** start **
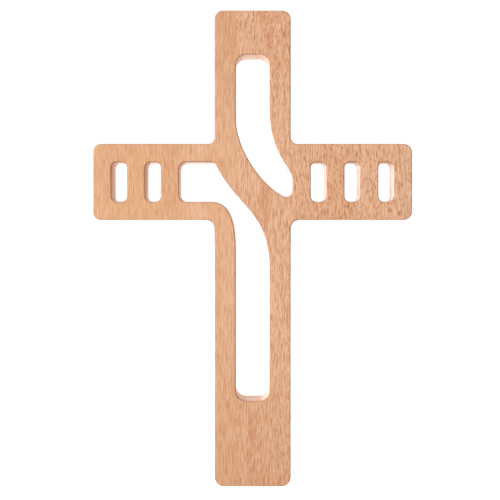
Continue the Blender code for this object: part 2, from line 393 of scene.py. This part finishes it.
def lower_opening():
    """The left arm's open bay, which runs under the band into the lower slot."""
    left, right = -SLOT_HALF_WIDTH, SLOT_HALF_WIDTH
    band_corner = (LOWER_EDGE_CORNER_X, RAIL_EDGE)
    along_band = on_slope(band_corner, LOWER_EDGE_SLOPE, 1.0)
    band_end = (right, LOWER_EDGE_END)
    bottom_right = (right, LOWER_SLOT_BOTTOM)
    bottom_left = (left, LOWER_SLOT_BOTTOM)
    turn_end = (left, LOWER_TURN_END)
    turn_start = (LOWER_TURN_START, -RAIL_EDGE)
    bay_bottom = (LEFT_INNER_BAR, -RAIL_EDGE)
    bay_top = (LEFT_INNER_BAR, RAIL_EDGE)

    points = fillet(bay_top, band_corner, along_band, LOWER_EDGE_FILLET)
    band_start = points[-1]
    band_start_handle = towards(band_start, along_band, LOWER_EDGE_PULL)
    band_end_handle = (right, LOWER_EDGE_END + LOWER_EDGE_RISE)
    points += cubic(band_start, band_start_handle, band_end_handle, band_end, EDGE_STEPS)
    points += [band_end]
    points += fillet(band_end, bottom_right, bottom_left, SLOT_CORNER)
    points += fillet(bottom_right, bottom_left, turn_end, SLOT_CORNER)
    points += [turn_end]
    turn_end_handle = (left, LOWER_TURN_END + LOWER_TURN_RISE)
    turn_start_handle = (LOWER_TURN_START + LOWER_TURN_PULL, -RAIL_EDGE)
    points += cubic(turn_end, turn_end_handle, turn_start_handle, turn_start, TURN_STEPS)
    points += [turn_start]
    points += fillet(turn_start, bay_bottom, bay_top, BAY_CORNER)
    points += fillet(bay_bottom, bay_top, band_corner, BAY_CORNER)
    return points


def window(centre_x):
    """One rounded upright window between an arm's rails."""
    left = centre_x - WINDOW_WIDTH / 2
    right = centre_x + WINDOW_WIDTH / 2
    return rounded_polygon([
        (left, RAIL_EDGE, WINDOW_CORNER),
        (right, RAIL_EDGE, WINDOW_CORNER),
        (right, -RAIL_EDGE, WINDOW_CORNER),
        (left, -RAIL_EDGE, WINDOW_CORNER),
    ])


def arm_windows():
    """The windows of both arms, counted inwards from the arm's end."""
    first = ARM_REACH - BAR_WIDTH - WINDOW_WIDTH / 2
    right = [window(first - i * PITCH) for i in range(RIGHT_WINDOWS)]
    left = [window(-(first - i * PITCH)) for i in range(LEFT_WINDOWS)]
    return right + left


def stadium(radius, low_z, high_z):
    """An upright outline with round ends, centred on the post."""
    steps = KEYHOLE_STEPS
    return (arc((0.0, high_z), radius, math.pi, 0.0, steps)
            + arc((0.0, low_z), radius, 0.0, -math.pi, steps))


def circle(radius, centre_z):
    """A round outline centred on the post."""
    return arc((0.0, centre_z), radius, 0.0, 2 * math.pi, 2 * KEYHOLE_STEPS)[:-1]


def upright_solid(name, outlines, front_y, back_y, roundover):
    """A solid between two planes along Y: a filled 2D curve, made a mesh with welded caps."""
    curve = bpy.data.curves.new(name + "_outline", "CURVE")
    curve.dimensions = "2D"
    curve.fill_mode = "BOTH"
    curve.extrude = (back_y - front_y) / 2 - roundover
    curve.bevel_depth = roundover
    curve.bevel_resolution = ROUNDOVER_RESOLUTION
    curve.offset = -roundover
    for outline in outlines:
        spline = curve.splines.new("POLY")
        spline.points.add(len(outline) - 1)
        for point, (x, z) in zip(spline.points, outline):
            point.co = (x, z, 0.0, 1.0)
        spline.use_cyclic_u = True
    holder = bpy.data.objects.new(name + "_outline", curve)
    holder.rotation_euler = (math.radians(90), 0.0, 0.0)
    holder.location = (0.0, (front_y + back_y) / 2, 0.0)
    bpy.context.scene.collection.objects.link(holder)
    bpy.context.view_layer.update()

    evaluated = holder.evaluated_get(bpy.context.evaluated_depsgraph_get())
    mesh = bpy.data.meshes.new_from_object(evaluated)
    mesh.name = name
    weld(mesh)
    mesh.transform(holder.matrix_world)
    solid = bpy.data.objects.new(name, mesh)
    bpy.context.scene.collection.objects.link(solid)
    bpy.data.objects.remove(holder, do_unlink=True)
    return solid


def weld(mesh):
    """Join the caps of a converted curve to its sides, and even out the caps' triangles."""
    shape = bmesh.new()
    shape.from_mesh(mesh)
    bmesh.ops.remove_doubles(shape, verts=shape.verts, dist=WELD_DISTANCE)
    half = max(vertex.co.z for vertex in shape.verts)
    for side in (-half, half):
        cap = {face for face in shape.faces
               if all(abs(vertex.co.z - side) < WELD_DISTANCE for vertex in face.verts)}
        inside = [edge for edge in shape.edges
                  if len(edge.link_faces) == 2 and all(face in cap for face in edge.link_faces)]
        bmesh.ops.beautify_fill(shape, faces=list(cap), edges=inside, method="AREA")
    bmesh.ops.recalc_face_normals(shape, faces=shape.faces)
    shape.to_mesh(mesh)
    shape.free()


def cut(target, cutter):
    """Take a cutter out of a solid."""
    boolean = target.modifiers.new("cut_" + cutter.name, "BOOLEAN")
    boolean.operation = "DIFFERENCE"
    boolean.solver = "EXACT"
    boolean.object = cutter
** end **
_SET PROBLEM_: Give the data again, exactly as it stands.

_TASK ANSWER_:
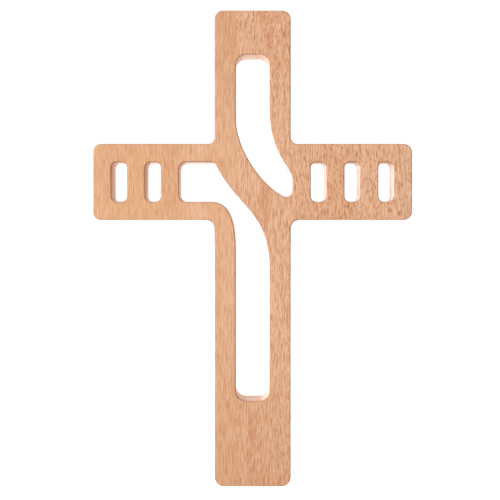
Continue the Blender code for this object: part 2, from line 393 of scene.py. This part finishes it.
def lower_opening():
    """The left arm's open bay, which runs under the band into the lower slot."""
    left, right = -SLOT_HALF_WIDTH, SLOT_HALF_WIDTH
    band_corner = (LOWER_EDGE_CORNER_X, RAIL_EDGE)
    along_band = on_slope(band_corner, LOWER_EDGE_SLOPE, 1.0)
    band_end = (right, LOWER_EDGE_END)
    bottom_right = (right, LOWER_SLOT_BOTTOM)
    bottom_left = (left, LOWER_SLOT_BOTTOM)
    turn_end = (left, LOWER_TURN_END)
    turn_start = (LOWER_TURN_START, -RAIL_EDGE)
    bay_bottom = (LEFT_INNER_BAR, -RAIL_EDGE)
    bay_top = (LEFT_INNER_BAR, RAIL_EDGE)

    points = fillet(bay_top, band_corner, along_band, LOWER_EDGE_FILLET)
    band_start = points[-1]
    band_start_handle = towards(band_start, along_band, LOWER_EDGE_PULL)
    band_end_handle = (right, LOWER_EDGE_END + LOWER_EDGE_RISE)
    points += cubic(band_start, band_start_handle, band_end_handle, band_end, EDGE_STEPS)
    points += [band_end]
    points += fillet(band_end, bottom_right, bottom_left, SLOT_CORNER)
    points += fillet(bottom_right, bottom_left, turn_end, SLOT_CORNER)
    points += [turn_end]
    turn_end_handle = (left, LOWER_TURN_END + LOWER_TURN_RISE)
    turn_start_handle = (LOWER_TURN_START + LOWER_TURN_PULL, -RAIL_EDGE)
    points += cubic(turn_end, turn_end_handle, turn_start_handle, turn_start, TURN_STEPS)
    points += [turn_start]
    points += fillet(turn_start, bay_bottom, bay_top, BAY_CORNER)
    points += fillet(bay_bottom, bay_top, band_corner, BAY_CORNER)
    return points


def window(centre_x):
    """One rounded upright window between an arm's rails."""
    left = centre_x - WINDOW_WIDTH / 2
    right = centre_x + WINDOW_WIDTH / 2
    return rounded_polygon([
        (left, RAIL_EDGE, WINDOW_CORNER),
        (right, RAIL_EDGE, WINDOW_CORNER),
        (right, -RAIL_EDGE, WINDOW_CORNER),
        (left, -RAIL_EDGE, WINDOW_CORNER),
    ])


def arm_windows():
    """The windows of both arms, counted inwards from the arm's end."""
    first = ARM_REACH - BAR_WIDTH - WINDOW_WIDTH / 2
    right = [window(first - i * PITCH) for i in range(RIGHT_WINDOWS)]
    left = [window(-(first - i * PITCH)) for i in range(LEFT_WINDOWS)]
    return right + left


def stadium(radius, low_z, high_z):
    """An upright outline with round ends, centred on the post."""
    steps = KEYHOLE_STEPS
    return (arc((0.0, high_z), radius, math.pi, 0.0, steps)
            + arc((0.0, low_z), radius, 0.0, -math.pi, steps))


def circle(radius, centre_z):
    """A round outline centred on the post."""
    return arc((0.0, centre_z), radius, 0.0, 2 * math.pi, 2 * KEYHOLE_STEPS)[:-1]


def upright_solid(name, outlines, front_y, back_y, roundover):
    """A solid between two planes along Y: a filled 2D curve, made a mesh with welded caps."""
    curve = bpy.data.curves.new(name + "_outline", "CURVE")
    curve.dimensions = "2D"
    curve.fill_mode = "BOTH"
    curve.extrude = (back_y - front_y) / 2 - roundover
    curve.bevel_depth = roundover
    curve.bevel_resolution = ROUNDOVER_RESOLUTION
    curve.offset = -roundover
    for outline in outlines:
        spline = curve.splines.new("POLY")
        spline.points.add(len(outline) - 1)
        for point, (x, z) in zip(spline.points, outline):
            point.co = (x, z, 0.0, 1.0)
        spline.use_cyclic_u = True
    holder = bpy.data.objects.new(name + "_outline", curve)
    holder.rotation_euler = (math.radians(90), 0.0, 0.0)
    holder.location = (0.0, (front_y + back_y) / 2, 0.0)
    bpy.context.scene.collection.objects.link(holder)
    bpy.context.view_layer.update()

    evaluated = holder.evaluated_get(bpy.context.evaluated_depsgraph_get())
    mesh = bpy.data.meshes.new_from_object(evaluated)
    mesh.name = name
    weld(mesh)
    mesh.transform(holder.matrix_world)
    solid = bpy.data.objects.new(name, mesh)
    bpy.context.scene.collection.objects.link(solid)
    bpy.data.objects.remove(holder, do_unlink=True)
    return solid


def weld(mesh):
    """Join the caps of a converted curve to its sides, and even out the caps' triangles."""
    shape = bmesh.new()
    shape.from_mesh(mesh)
    bmesh.ops.remove_doubles(shape, verts=shape.verts, dist=WELD_DISTANCE)
    half = max(vertex.co.z for vertex in shape.verts)
    for side in (-half, half):
        cap = {face for face in shape.faces
               if all(abs(vertex.co.z - side) < WELD_DISTANCE for vertex in face.verts)}
        inside = [edge for edge in shape.edges
                  if len(edge.link_faces) == 2 and all(face in cap for face in edge.link_faces)]
        bmesh.ops.beautify_fill(shape, faces=list(cap), edges=inside, method="AREA")
    bmesh.ops.recalc_face_normals(shape, faces=shape.faces)
    shape.to_mesh(mesh)
    shape.free()


def cut(target, cutter):
    """Take a cutter out of a solid."""
    boolean = target.modifiers.new("cut_" + cutter.name, "BOOLEAN")
    boolean.operation = "DIFFERENCE"
    boolean.solver = "EXACT"
    boolean.object = cutter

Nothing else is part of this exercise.